5. Não é tedioso repetir os [livros] do Novo Testamento. São os quatro Evangelhos, segundo Mateus, Marcos, Lucas e João. Em seguida, o Atos dos Apóstolos e as sete Epístolas [chamadas "católicas"], ou seja: de Tiago, uma; de Pedro, duas; de João, três; de Judas, uma. Em adição, vêm as 14 Cartas de Paulo, escritas nessa ordem: a primeira, aos Romanos, as duas aos Coríntios, uma aos Gálatas, uma aos Efésios, uma aos Filipenses, uma aos Colossenses, duas aos Tessalonicenses, uma aos Hebreus, duas a Timóteo, uma a Tito e, por último, uma a Filemon.

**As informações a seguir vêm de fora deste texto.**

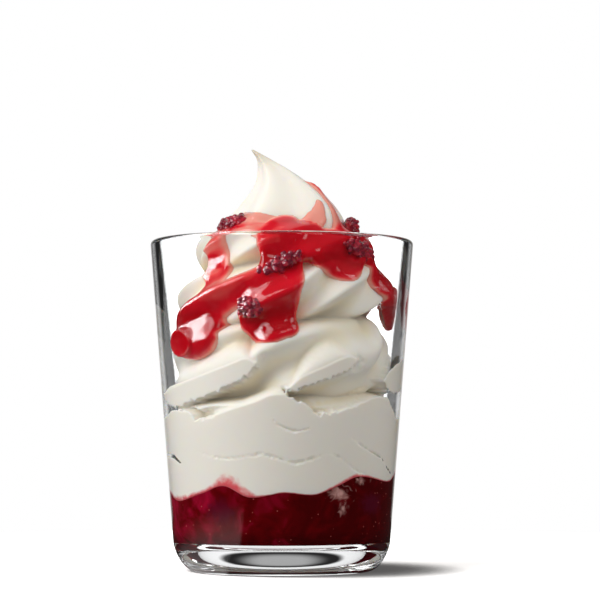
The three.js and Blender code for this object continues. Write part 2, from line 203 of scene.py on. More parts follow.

Além disso, o Livro da Revelação de João.

6. Há fontes da salvação em que aqueles que têm sede podem saciar-se com as palavras vivas que contêm. Somente nelas está proclamada a doutrina divina. Que nenhum homem acrescente nada a elas, nem delas se apossem. Com respeito a isso, o Senhor envergonhou os Saduceus, dizendo: "Eles erram porque não conhecem a Escritura". Também reprovou os Judeus, dizendo: "Vejam as Escrituras porque elas são que dão testemunho de Mim".

7. Mas, para uma maior exatidão, acrescento também, escrevendo para não me omitir, que há outros livros, além desses, de fato não incluídos no Cânon, indicados pelos Padres para leitura por aqueles recém-admitidos entre nós e que desejam receber instrução sobre a Palavra de Deus: a Sabedoria de Salomão, a Sabedoria de Sirac, Ester e Judite, Tobias, bem como aqueles chamados Ensinamento dos Apóstolos e o Pastor. Quanto aos primeiros, meus irmãos, foram incluídos no Cânon; mas os últimos são [apenas] para leitura, não havendo em lugar nenhum menção a eles como sendo escritos apócrifos. Mas aqueles que são criação de heréticos, que os escreveram quando quiseram, aprovando-os eles próprios, datando-os de modo a usarem-nos como escrituras antigas, aqueles sim, se encontram em condições de desviarem as pessoas simples.